Mrs. Bosch had to move again with her children after the end of the war or towards the end of the war. Now the US-army had marched in and thus the next place was Sachsen-Anhalt. However, now the Red Army, which had the final say, won and now the deportation to the Ural Mountains followed. The twins, who were born only a few months earlier, died on this journey. They were buried along the way and now nobody knows the location anymore.
1961, Kazakhstan. She moved to relatives, finally found work and could get a house. That's how it was until her retirement.
Actually, she did not want to go to the West, to Germany, she wanted to stay but her son Anton took her along anyway in 1974, to the West, to us, to Germany. And thus the first place was at first Nürnberg-Langwasser and finally here, Nürnberg-Reichelsdorf. At last, she found rest, here in this place, in this town, in this parish.

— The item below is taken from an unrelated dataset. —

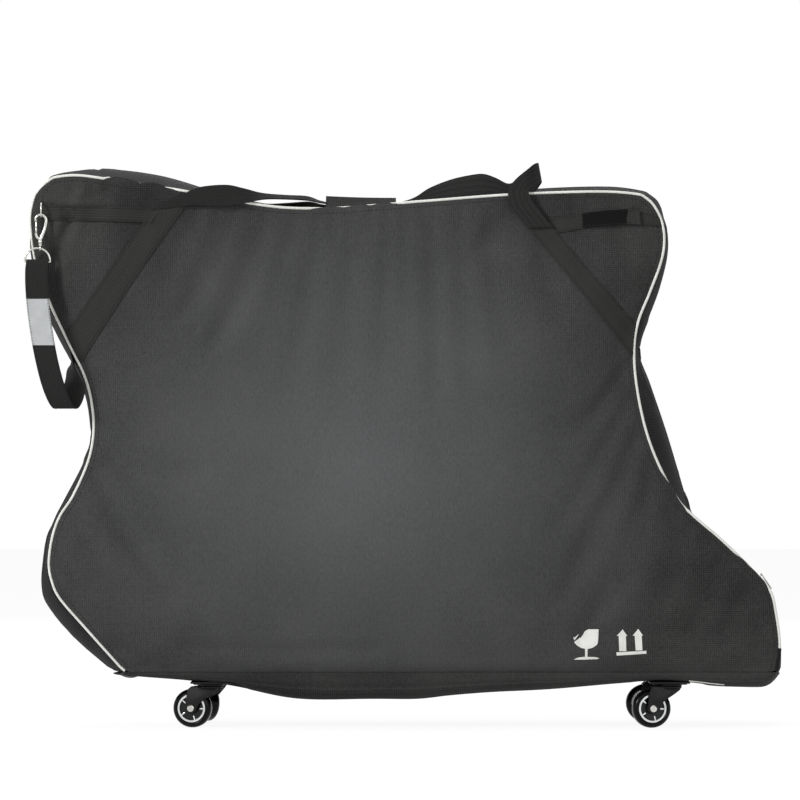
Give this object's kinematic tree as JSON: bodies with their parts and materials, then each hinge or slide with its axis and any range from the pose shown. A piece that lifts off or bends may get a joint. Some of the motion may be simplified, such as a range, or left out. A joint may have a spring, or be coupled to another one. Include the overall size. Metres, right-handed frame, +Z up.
{
  "type": "bike travel bag",
  "caption": "Padded fabric bag for carrying a bicycle upright, with unzipping sides, a wheeled base tray and an inner frame.",
  "frame": {"origin": "on the ground under the middle of the bag", "axes": "+X along the bag from the handlebar end to the rear end, +Y across it away from the near side, +Z up"},
  "size_m": [1.2193, 0.4383, 0.9001],
  "materials": {
    "bag_fabric": "coated woven polyester, matte charcoal",
    "webbing": "ribbed woven nylon, black",
    "piping": "smooth coated cord, off-white",
    "tray_fabric": "rubber-coated woven fabric, black",
    "zip": "moulded coil, black",
    "bright_metal": "polished plate",
    "frame_alloy": "black anodised",
    "caster_steel": "black powder coat",
    "tyre_rubber": "moulded, slightly glossy",
    "rim_plastic": "silver moulded",
    "foot_plastic": "moulded, black"
  },
  "bodies": {
    "root": {"base_tray": "tray_fabric", "rail_near": "frame_alloy", "rail_far": "frame_alloy", "skid_foot_near": "foot_plastic", "skid_foot_far": "foot_plastic", "front_cross_plate": "frame_alloy", "rear_cross_plate": "frame_alloy", "caster_plate_front_near": "caster_steel", "caster_plate_front_far": "caster_steel", "caster_plate_rear_near": "caster_steel", "caster_plate_rear_far": "caster_steel", "rear_dropout_stand": "frame_alloy", "rear_axle": "bright_metal"},
    "swivel_front_near": {"caster_fork_front_near": "caster_steel", "axle_bolt_front_near": "bright_metal"},
    "swivel_front_far": {"caster_fork_front_far": "caster_steel", "axle_bolt_front_far": "bright_metal"},
    "swivel_rear_near": {"caster_fork_rear_near": "caster_steel", "axle_bolt_rear_near": "bright_metal"},
    "swivel_rear_far": {"caster_fork_rear_far": "caster_steel", "axle_bolt_rear_far": "bright_metal"},
    "wheel_front_near": {"tyre_front_near": "tyre_rubber", "rim_front_near": "rim_plastic"},
    "wheel_front_far": {"tyre_front_far": "tyre_rubber", "rim_front_far": "rim_plastic"},
    "wheel_rear_near": {"tyre_rear_near": "tyre_rubber", "rim_rear_near": "rim_plastic"},
    "wheel_rear_far": {"tyre_rear_far": "tyre_rubber", "rim_rear_far": "rim_plastic"},
    "rear_qr_lever": {"rear_qr_lever": "bright_metal"},
    "front_fork_stand": {"front_fork_stand": "frame_alloy", "front_axle": "bright_metal"},
    "front_qr_lever": {"front_qr_lever": "bright_metal"},
    "near_side": {"near_panel": "bag_fabric", "near_gusset": "bag_fabric", "near_piping": "piping", "near_zip_chain": "zip", "near_front_strap": "webbing", "near_rear_strap": "webbing", "near_front_cross_strap": "webbing", "near_rear_cross_strap": "webbing", "strap_ring": "bright_metal", "hook_eye": "bright_metal", "d_ring": "bright_metal", "pull_strap": "webbing", "zip_slider": "bright_metal"},
    "far_side": {"far_panel": "bag_fabric", "far_gusset": "bag_fabric", "far_piping": "piping", "far_zip_chain": "zip", "far_front_strap": "webbing", "far_rear_strap": "webbing"},
    "near_handle": {"near_handle": "webbing"},
    "far_handle": {"far_handle": "webbing"},
    "snap_hook": {"snap_hook": "bright_metal"},
    "snap_hook_gate": {"snap_hook_gate": "bright_metal"},
    "zip_pull": {"zip_pull": "bright_metal"}
  },
  "joints": [
    {"name": "near_side_open", "type": "hinge", "parent": "root", "child": "near_side", "pos_m": [0, -0.13, 0.09], "axis": [1, 0, 0], "range_deg": [0, 85]},
    {"name": "far_side_open", "type": "hinge", "parent": "root", "child": "far_side", "pos_m": [0, 0.13, 0.09], "axis": [-1, 0, 0], "range_deg": [0, 85]},
    {"name": "swivel_front_near", "type": "hinge", "parent": "root", "child": "swivel_front_near", "pos_m": [-0.3135, -0.095, 0.0667], "axis": [0, 0, 1], "continuous": true},
    {"name": "swivel_front_far", "type": "hinge", "parent": "root", "child": "swivel_front_far", "pos_m": [-0.3135, 0.095, 0.0667], "axis": [0, 0, 1], "continuous": true},
    {"name": "swivel_rear_near", "type": "hinge", "parent": "root", "child": "swivel_rear_near", "pos_m": [0.42, -0.095, 0.0667], "axis": [0, 0, 1], "continuous": true},
    {"name": "swivel_rear_far", "type": "hinge", "parent": "root", "child": "swivel_rear_far", "pos_m": [0.42, 0.095, 0.0667], "axis": [0, 0, 1], "continuous": true},
    {"name": "wheel_front_near_spin", "type": "hinge", "parent": "swivel_front_near", "child": "wheel_front_near", "pos_m": [-0.34284, -0.08876, 0.031], "axis": [0.2079, 0.9781, 0], "continuous": true},
    {"name": "wheel_front_far_spin", "type": "hinge", "parent": "swivel_front_far", "child": "wheel_front_far", "pos_m": [-0.32984, 0.12016, 0.031], "axis": [0.8387, 0.5446, 0], "continuous": true},
    {"name": "wheel_rear_near_spin", "type": "hinge", "parent": "swivel_rear_near", "child": "wheel_rear_near", "pos_m": [0.39066, -0.10124, 0.031], "axis": [-0.2079, 0.9781, 0], "continuous": true},
    {"name": "wheel_rear_far_spin", "type": "hinge", "parent": "swivel_rear_far", "child": "wheel_rear_far", "pos_m": [0.39004, 0.09343, 0.031], "axis": [-0.0523, 0.9986, 0], "continuous": true},
    {"name": "fork_stand_slide", "type": "slide", "parent": "root", "child": "front_fork_stand", "axis": [1, 0, 0], "range_m": [0, 0.12]},
    {"name": "front_qr", "type": "hinge", "parent": "front_fork_stand", "child": "front_qr_lever", "pos_m": [-0.425, -0.0693, 0.22], "axis": [1, 0, 0], "range_deg": [0, 170]},
    {"name": "rear_qr", "type": "hinge", "parent": "root", "child": "rear_qr_lever", "pos_m": [0.525, -0.0843, 0.2], "axis": [1, 0, 0], "range_deg": [0, 170]},
    {"name": "near_handle_lift", "type": "hinge", "parent": "near_side", "child": "near_handle", "pos_m": [-0.09836, -0.16189, 0.86166], "axis": [0.9935, 0.1133, -0.0056], "range_deg": [0, 150]},
    {"name": "far_handle_lift", "type": "hinge", "parent": "far_side", "child": "far_handle", "pos_m": [-0.09836, 0.16189, 0.86166], "axis": [-0.9935, 0.1133, 0.0056], "range_deg": [0, 150]},
    {"name": "snap_hook_swivel", "type": "hinge", "parent": "near_side", "child": "snap_hook", "pos_m": [-0.5785, -0.21472, 0.77035], "axis": [0, 0, 1], "range_deg": [-20, 20]},
    {"name": "snap_hook_gate_turn", "type": "hinge", "parent": "snap_hook", "child": "snap_hook_gate", "pos_m": [-0.5851, -0.21472, 0.78815], "axis": [0, 1, 0], "range_deg": [0, 22], "stiffness_Nm_per_rad": 0.02, "springref_deg": -20.05},
    {"name": "zip_pull_flip", "type": "hinge", "parent": "near_side", "child": "zip_pull", "pos_m": [0.57436, 0, 0.24487], "axis": [0, -1, 0], "range_deg": [0, 150]}
  ]
}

She could work in her yard, could care for her son's family and finally could attend church services freely. For the first few years she was also here in the church choir. I want to thank her now for her service.
Now, at the end of her life another difficulty arose: a serious illness, a painful suffering. But she had received enormous hope and great strength from her Christian faith.

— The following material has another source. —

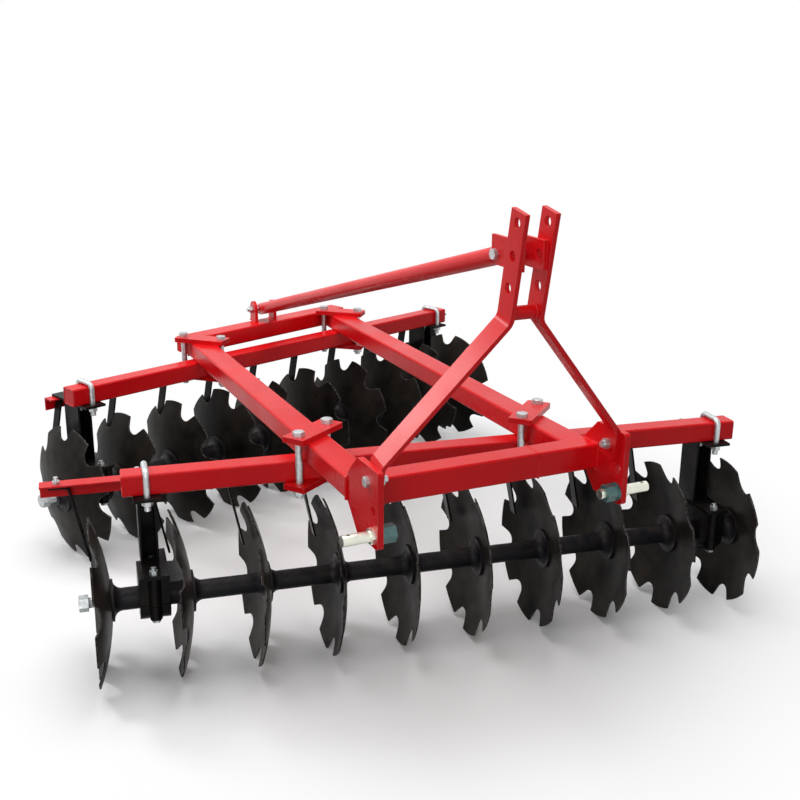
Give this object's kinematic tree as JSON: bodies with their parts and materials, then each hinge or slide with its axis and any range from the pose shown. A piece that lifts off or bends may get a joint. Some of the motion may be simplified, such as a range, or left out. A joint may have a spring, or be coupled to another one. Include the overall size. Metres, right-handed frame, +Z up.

She died on August 21, 1997, two days after her 85th birthday.
Mr. Bosch, you told me that when you were with her before her birthday you had told her, "Mother, what can we give you?" She replied, "I don't want anything but to get up one more time." By now she was very much confined to her bed. Well, now she has passed away and in agreement with you I want to ring out with the song Ave Maria that has given her so much comfort.
Now her favorite song Ave Maria by Schubert is heard in Latin, sung by Mr. Bimüller with a pleasant and strong tenor voice accompanied by an electrical piano.
Ave Maria, gratia plena, dominus tecum.
Benedicta tu in mulieribus et benedictus fructus ventris tui Jesus.
Sancta Maria, mater dei, ora pro nobis pecatoribus nunc, et in hora mortis.